## AVAILABLE DATA
====

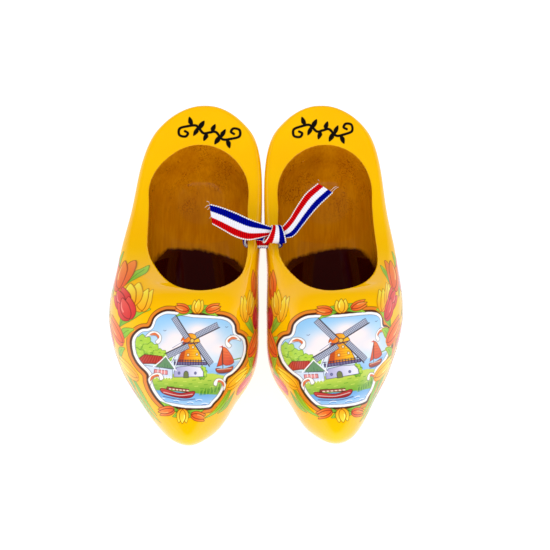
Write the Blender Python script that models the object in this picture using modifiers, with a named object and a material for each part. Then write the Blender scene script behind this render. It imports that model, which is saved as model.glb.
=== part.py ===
"""A pair of small carved wooden clogs, tied side by side with one woven ribbon.

Toes point to -Y, heels to +Y, and the soles stand on Z = 0. The origin is midway between the
clogs, so the wearer's left clog is at +X and the right one is its mirror image at -X. Each clog is
one block of wood: a hull lofted along Y, then cut the way a clog maker cuts it, with a sawn sole,
a hollowed saddle on top, a heel bore, a throat and a toe bore, and a hole for the ribbon.
"""

import math

import bmesh
import bpy
from mathutils import Matrix, Vector

MM = 0.001

# ---- Driving dimensions -------------------------------------------------------------------------
HALF_LENGTH = 80.0 * MM  # heel to toe is twice this
STATION_COUNT = 34  # cross sections along the hull
RING_COUNT = 40  # points round each cross section

# The hull's cross sections, from the toe to the heel, in mm. medial and lateral are the hull's two
# sides, measured outwards from the plane between the clogs; wide is the height where it is broadest.
#    y     medial  lateral  wide   crown   keel
STATIONS = (
    (-80.0, 31.0, 31.0, 34.4, 34.4, 34.4),
    (-78.6, 27.4, 34.8, 33.2, 38.4, 28.6),
    (-74.4, 23.0, 39.4, 30.8, 41.2, 21.0),
    (-66.6, 17.0, 44.4, 27.6, 44.0, 11.8),
    (-54.0, 11.0, 51.0, 25.4, 48.4, 2.6),
    (-37.5, 2.9, 59.2, 24.6, 54.6, -4.5),
    (-17.5, 1.6, 64.6, 26.0, 61.5, -6.5),
    (5.0, 1.7, 62.3, 28.5, 65.0, -6.5),
    (31.0, 0.5, 57.8, 32.0, 67.0, -6.5),
    (55.0, 0.9, 54.4, 36.0, 67.0, -6.5),
    (67.0, 3.8, 50.2, 39.0, 67.0, -3.0),
    (74.0, 10.0, 43.8, 41.5, 66.0, 6.0),
    (78.5, 18.0, 35.2, 45.0, 65.0, 20.0),
    (80.0, 26.4, 26.4, 49.0, 49.0, 49.0),
)
ROUND_AT_TOE = 2.0  # superellipse power of the sections at the toe tip
SQUARE_AT_HEEL = 0.9  # what it gains at the heel, where the walls stand straighter

# The sawn sole, in mm: the toe's spring, the flat under the ball, the arch and the heel block.
TOE_SPRING_FROM = -30.0
TOE_SPRING_RISE = 14.0
ARCH_FROM, ARCH_PEAK, ARCH_TO = -6.0, 26.0, 32.0
ARCH_HEIGHT = 6.0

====

## INSTRUCTIONS FOR THE TASK
Provide only the count of lines in the material above that hold the word "with".

## SOLUTION TO THIS EXERCISE
3